INGEST_DISPATCH_NEXT = (
    'STOP THIS TURN: Indexing has been dispatched. '
    'The index is not yet ready — any retrieval call (query_files / grep_files / retrieve_text_nodes) '
    'will return empty results. '
    'Finish your current response and stop. '
    'The agent will be automatically re-invoked when indexing completes.'
)

Three changes:

STOP THIS TURN goes first — the imperative is immediate and unambiguous
Consequence explained: “will return empty results” gives the LLM a self-interested reason not to call those tools
ingest_attachment’s own description now also includes “MUST end this turn immediately” — warning the model before the tool is called, not just in the return value

Bug 3: Add skip_signal=True to prevent double indexing

Root cause: IngestAttachmentTool was calling AttachmentService.create_knowledge_base_files_from_attachments() without skip_signal=True.

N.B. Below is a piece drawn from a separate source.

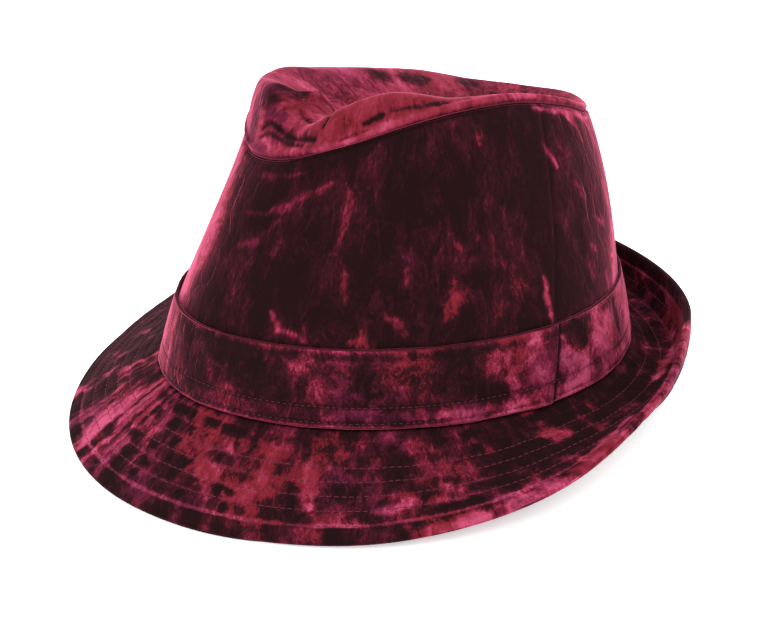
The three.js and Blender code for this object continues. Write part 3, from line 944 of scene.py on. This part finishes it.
def makeBand(style):
    # the wall's lowest part wrapped once round, its last end lapped over the first
    seam = math.radians(hatShape["seamAngle"])
    lapAngle = style["lap"] / style["drum"]
    columns = np.concatenate([seam + np.linspace(-lapAngle, lapAngle, 24, endpoint=False),
                              seam + np.linspace(lapAngle, 2 * np.pi - lapAngle, style["columns"])])
    columns = np.concatenate([columns, seam + 2 * np.pi + np.linspace(-lapAngle, 0, 22)[1:]])
    shares = np.linspace(0, hatShape["headShare"], 46)
    column, share = np.meshgrid(columns, shares)
    theta, base = wallSheet(column, share)
    normal = gridNormals(base, closed=False)
    height = arcAlong(base)
    fromStart = (column - (seam - lapAngle)) * style["drum"]
    fromEnd = (seam + 2 * np.pi - column) * style["drum"]
    rise = style["lapRise"] * np.clip(1.6 - fromEnd / style["lap"], 0, 1)
    under = 0.6 * np.clip(1 - fromStart / style["lap"] / 2, 0, 1)
    lean, creaseShade = 0 * height, 0 * height
    for line in style["stitchLines"]:
        lean -= style["stitchDepth"] * bump(height - line, style["stitchWidth"])
        # painted shade in the stitch grooves
        creaseShade += style["stitchShade"] * bump(height - line, 0.8)
    flow = ringFlow(theta, height, style["drum"])
    mark, warmth, sink = drawStrokes(base, sidePoint, bandStrokes)
    lean += ripples(flow, style, 31, 0.6) - sink
    inwards = np.minimum(np.minimum(fromStart, fromEnd) / style["endTaper"], 1)
    taper = np.sqrt(np.clip(1 - (1 - inwards) ** 2, 0.02, 1))
    thick = (style["outer"] - style["inner"] - under) * taper
    middle = (style["outer"] + style["inner"]) / 2 + rise - under / 2
    outer = base + normal * (middle + thick / 2 + lean * taper)[..., None]
    inner = (base + normal * (middle - thick / 2)[..., None])[::5]
    top = roundEdge(outer[-1], inner[-1], unit(base[-1] - base[-2]), 5)
    foot = roundEdge(inner[0], outer[0], unit(base[0] - base[1]), 3)
    rows = np.concatenate([outer, top, inner[::-1], foot])
    faces = gridFaces(len(rows), len(columns), True, False)
    fromFold = height[-1] - height
    # painted highlight on the folded top edge and painted shade just below it
    mark += style["foldHighlight"] * bump(fromFold - 0.4, 0.8) - style["foldShade"] * bump(fromFold - 3, 1.2)
    mark += style["footLight"] * bump(height, 0.7)
    # painted shadow beside the step of the lapped end, and painted shade on that end
    mark -= style["lapShadow"] * bump(fromStart - style["lap"] - 0.7, 1.0)
    mark -= style["endShade"] * bump(fromEnd, 0.5)
    fields = sheetFields(flow, mark, warmth, creaseShade, len(rows) - len(outer))
    caps, points = [], rows.reshape(-1, 3)
    for column, turn in ((0, 1), (len(columns) - 1, -1)):
        loop = (np.arange(len(rows)) * len(columns) + column)[::turn]
        centre = np.full(len(rows), len(points))
        caps.append(np.stack([loop, np.roll(loop, -1), centre], axis=1))
        points = np.concatenate([points, rows[:, column].mean(0)[None]])
    fields = {label: padRows(values.reshape((-1, 1) + values.shape[2:]), 2)
              for label, values in fields.items()}
    backing = (np.arange(len(rows)) >= len(outer) + 3) & (np.arange(len(rows)) < len(rows) - 2)
    plain = np.concatenate([np.repeat(backing, len(columns) - 1), np.zeros(2 * len(rows), bool)])
    addPiece("hatBand", points, [faces, np.concatenate(caps)], [velvets["bandVelvet"], backingCloth],
             ["hat_band"], fields, plain)
    lines = [lineOnSheet(outer, normal, height, line) for line in style["stitchLines"]]
    spots = [evenSpots(*line, style["stitchPitch"], False) for line in lines]
    addStitches("bandStitches", spots, dict(threadStyle, length=1.9, radius=0.14), 7)


makeBand(bandStyle)

brimStyle = {
    "columns": 900, "underColumns": 700, "drum": 115, "edgeRadius": 1.45,
    "edgeStitch": 7.1, "rowPitch": 6.3, "rowCount": 6, "stitchPitch": 2.8,
    "grooveDepth": 0.24, "grooveWidth": 0.7, "puff": 0.12, "puffWidth": 1.9,
    "pucker": 0.35, "pull": 0.06, "pullWidth": 1.4,
    "spotDark": 0.8, "stitchLight": 0.22, "edgeLight": 0.5, "swirl": 0.85, "streak": 1.1, "cloud": 3.2,
    # radians from the front: most of the quilted look, the fan of streaks and the clouds
    "quiltPlace": 0.5, "fanPlace": -0.05, "cloudPlace": -0.85,
}

# Noises on the brim: millimetres round and across it, layers, a seed, and how far the sway, which
# comes before them, moves the spots.
brimGrains = table("name round across layers seed drift", [
    ("pucker", 5.5, 1, 1, 0, 0),
    ("sway", 7, 7, 3, 3, 0),
    ("fine", 1.8, 1.8, 3, 4, 0),
    ("spot", 3.9, 1, 1, 5, 1.6),
    ("broad", 30, 30, 1, 8, 0),
    ("warmth", 26, 26, 1, 14, 0),
    ("swirl", 9, 14, 3, 17, 5),
    ("streak", 3.2, 40, 3, 21, 0),
    ("cloud", 11, 9, 3, 27, 6),
])


def brimBase(theta, share, style):
    # the upper face, stopping short of the edge by the radius of its rounding
    reach = [readTable(brimRows, "edge" + way, theta) - readTable(brimRows, "bend" + way, theta)
             for way in ("Out", "Up")]
    speed = 2 * np.hypot(*reach)
    return brimPoint(theta, share * (1 - style["edgeRadius"] / speed))


def roundHat(theta, swells):
    # soft swells of light and dark round the hat, in the pile, and at the brim's front painted sheen
    return sum(swell["lift"] * bump(wrapAngle(theta - math.radians(swell["angle"])),
                                    math.radians(swell["spread"])) for swell in swells)


brimSwells = table("angle spread lift", [
    # painted sheen: the front of the brim, where it bends away, is lifted
    (-4, 9, 0.25),
    (-50, 26, -1.05),
    (110, 35, -0.36),
])


def brimNoises(circle, fromEdge, cellPlace, seed):
    # spots and puckers lie in the cells between the stitch rows, the others run across them
    noises = {}
    for grain in brimGrains:
        name = grain["name"]
        across = cellPlace if name in ("pucker", "spot") else fromEdge
        moved = circle + grain["drift"] * noises["sway"][..., None] if grain["drift"] else circle
        points = moved / grain["round"] + stack(0, 0, across / grain["across"])
        noises[name] = layeredNoise(points, seed + grain["seed"], grain["layers"])
    return noises


def quilting(theta, fromEdge, fromBand, style, seed):
    # grooves along the stitch rows, puffed cloth between them and puckers across
    place = (fromEdge - style["edgeStitch"]) / style["rowPitch"]
    away = np.abs(place - np.clip(np.round(place), 0, style["rowCount"])) * style["rowPitch"]
    lean = style["puff"] * (1 - bump(away, style["puffWidth"]))
    lean -= style["grooveDepth"] * bump(away, style["grooveWidth"])
    circle = stack(style["drum"] * np.sin(theta), style["drum"] * np.cos(theta), 0 * theta)
    # cells so far apart in the noise that no two rows are alike
    cell = np.floor(place)
    noises = brimNoises(circle, fromEdge, cell * 3.7 + 0.5, seed)
    lean += style["pucker"] * noises["pucker"] * np.clip(fromEdge / 4, 0, 1)
    pull = np.cos(2 * np.pi * theta * style["drum"] / style["stitchPitch"])
    lean += style["pull"] * pull * bump(away, style["pullWidth"])
    # pile stands dark in spots between the rows and lies light along them
    fan, cloudy = (wrapAngle(theta - style[name]) for name in ("fanPlace", "cloudPlace"))
    within = np.clip(np.sin(np.pi * (place - cell + 0.12 * noises["sway"])), 0, 1) ** 1.2
    quilted = 0.4 + 0.9 * noises["broad"] + 0.7 * bump(wrapAngle(theta - style["quiltPlace"]), 0.5)
    quilted = np.clip(quilted, 0, 1) * (1 - 0.9 * bump(fan, 0.16))
    spots = np.clip(1.5 * noises["spot"] + 0.9 * noises["fine"] + 0.05, 0, 1)
    mark = -style["spotDark"] * spots * within * quilted
    mark += style["stitchLight"] * bump(away, 0.55) * (0.6 + 0.4 * pull) * (0.3 + 0.7 * quilted)
    mark += style["swirl"] * noises["swirl"] * (1 - quilted)
    # the margin outside the last row has larger patches, and its seam is light
    margin = np.clip((style["edgeStitch"] - fromEdge) / 1.5, 0, 1)
    patches = np.clip(1.7 * softNoise(circle / 5 + 4.5, seed + 11) + 0.5 * noises["fine"], -1, 1)
    mark = mark * (1 - margin) + margin * (0.42 * patches - 0.2)
    mark += style["edgeLight"] * bump(fromEdge - style["edgeStitch"], 0.65)
    mark += style["streak"] * noises["streak"] * bump(fan, 0.28)
    far = bump(cloudy, 0.6)
    mark += style["cloud"] * np.clip(noises["cloud"] - 0.02, 0, 0.5) * far
    warmth = 0.12 * noises["warmth"] - 0.16 * far
    return lean * np.clip(fromBand / 3, 0, 1), mark + roundHat(theta, brimSwells), warmth


# Marks on the brim: hundredths of the way from band to edge. The wide light stroke down the front is radial
# pile, lightened with painted sheen where the brim bends away.
brimStrokes = table("path width mark warmth sink", [
    # radial pile at the front, lightened as painted sheen
    ([(1, 5), (-1, 45), (-2, 95)], 7, 0.4, -0.12),
    ([(-12, 25), (-10, 60), (-11, 95)], 2.4, 0.3),
    ([(9, 20), (8, 50), (9, 80)], 1.8, 0.3),
    ([(14, 15), (13, 45), (14, 70)], 1.6, 0.3),
    ([(31, 55), (38, 60), (45, 62)], 9, 0.28, 0.22),
    ([(41, 20), (43, 50)], 5, 0.25, 0.15),
    ([(52, 40), (53, 75)], 3.5, 0.35, 0.15),
    ([(76, 55), (80, 70)], 4.5, 0.45),
    ([(98, 27), (102, 33)], 4.5, 1, 0.05),
    ([(98, 85), (105, 74), (113, 60)], 2.8, 0.9),
    ([(84, 84), (92, 78), (100, 62)], 4, 0.4, -0.05),
    ([(108, 45), (116, 40), (124, 42)], 3.5, 0.5),
    ([(112, 80), (122, 66), (132, 62)], 2.2, 0.8),
    ([(132, 35), (142, 45), (150, 60)], 2.6, 0.9, 0.1),
    ([(150, 95), (158, 80), (168, 88)], 3.5, 0.6, 0.2),
    ([(138, 80), (146, 74), (156, 60)], 3, 0.6, 0.1),
    ([(64, 75), (70, 66), (78, 72)], 2.6, 0.5, -0.1),
    ([(70, 99), (82, 97), (96, 96), (108, 95), (122, 96), (140, 97)], 5, 1.05),
    ([(80, 30), (86, 45), (88, 70)], 6, -0.3),
    ([(148, 10), (150, 40), (146, 70)], 1.5, 0.35, 0, 0.2),
    ([(-30, 40), (-27, 80)], 2.5, 0.5, -0.15),
])


def makePly(name, node, style, columnCount, lower):
    # the brim's curve or its offset below, quilted, with a quarter round at its edge
    columns = roundColumns(columnCount)
    theta, share = np.meshgrid(columns, np.linspace(0, 1, 68))
    base = standing(brimBase(theta, share, style))
    seat = standing(ovalPoint(bandFoot, columns, hatShape["seatWidth"]))[None]
    base, theta = np.concatenate([seat, base]), np.concatenate([theta[:1], theta])
    total = hatShape["plyTotal"]
    base[..., 2] = np.maximum(base[..., 2], total)
    normal = -gridNormals(base)
    normal *= np.sign(normal[..., 2].mean())
    arc = arcAlong(base) - hatShape["seatWidth"]
    radius = style["edgeRadius"]
    fromEdge = arc[-1] - arc + radius
    lean, mark, warmth = quilting(theta, fromEdge, arc, style, 47 if lower else 41)
    strokes = drawStrokes(base, brimPoint, brimStrokes)
    mark, warmth, lean = mark + strokes[0], warmth + strokes[1], lean - strokes[2]
    tangent = unit(base[-1] - base[-2])
    if lower:
        base = base - normal * total
        normal = -normal
    outer = base + normal * lean[..., None]
    centre = base[-1] - normal[-1] * radius
    turns = np.linspace(0, np.pi / 2, 6)[1:]
    edge = np.stack([centre + (tangent * np.sin(a) + normal[-1] * np.cos(a)) * radius for a in turns])
    inner = (base - normal * (radius - 0.1))[::6]
    rows = np.concatenate([outer, edge, inner[::-1]])
    if lower:
        rows[..., 2] = np.maximum(rows[..., 2], 0)
    faces = gridFaces(len(rows), columnCount, True, True)
    if not lower:
        faces = faces[:, ::-1]
    arc = np.concatenate([arc, arc[-1] + np.linspace(0.5, 2.2, len(edge))[:, None]])
    flow = ringFlow(np.concatenate([theta, theta[:len(edge)]]), arc, style["drum"])
    mark = np.concatenate([mark, np.repeat(mark[-1:], len(edge), axis=0)])
    fields = sheetFields(flow, mark, padRows(warmth, len(edge)), 0 * arc, len(rows) - len(flow))
    addPiece(name, rows, [faces], [velvets["brimVelvet"]], [node], fields)
    # only the rows that fit on the brim all round have stitches
    lines = style["edgeStitch"] + style["rowPitch"] * np.arange(style["rowCount"] + 1)
    lines = [line for line in lines if fromEdge[0].min() - hatShape["seatWidth"] > line + 1.5]
    marks = [lineOnSheet(outer[::-1], normal[::-1], fromEdge[::-1], line) for line in lines]
    spots = [evenSpots(*places, style["stitchPitch"], True) for places in marks]
    addStitches(name + "Stitches", spots, threadStyle, 17 if lower else 13)


makePly("brimUpper", "brim_upper", brimStyle, brimStyle["columns"], False)
makePly("brimUnder", "brim_under", brimStyle, brimStyle["underColumns"], True)

print("sizes are written")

kb_files = AttachmentService(
    message_instance=None,
    attachments_data=None,
    skip_signal=True,          # added this
).create_knowledge_base_files_from_attachments(
    attachment_instances=[attachment],
    conversation_instance=attachment.conversation,
)

Without skip_signal, the post_save signal on ChatbotFile was firing an async Celery task to index the file, while _ingest_sync was simultaneously calling process_knowledge_base_file_tasks(sync=True) for synchronous indexing — the same file got indexed twice, leaving duplicate chunks in the vector store.

Why This Happened

Bugs 1 and 2 share the same root cause: LLMs treat “suggestions” as optional; only “rules” are enforced.

The old phrasing used:

“if the file is larger or in a binary format, call X instead” → a conditional statement the LLM evaluates itself
“do not call retrieval tools in this turn” → an imperative, but with no reason given

The new phrasing uses:

“are REJECTED by this tool” → a direct negation with no room for conditional judgment
“will return empty results” → a consequence that gives the LLM a self-interested reason to comply

Another effective pattern: description pre-warning + return value reinforcement. State in the tool description that “you must end this turn after calling this tool,” then repeat it in the return value. The same instruction appearing twice reduces the chance of deviation.

Bug 3 was a Django signal side-effect issue: when KB files are created dynamically at runtime, the existing signal-based indexing path and the runtime synchronous indexing path are unaware of each other and both execute. The fix is to bypass the signal in the runtime path.

Key Takeaway

Write tool descriptions for LLMs like contracts, not READMEs. “REJECTED” outperforms “not supported.” Explaining consequences outperforms issuing commands alone.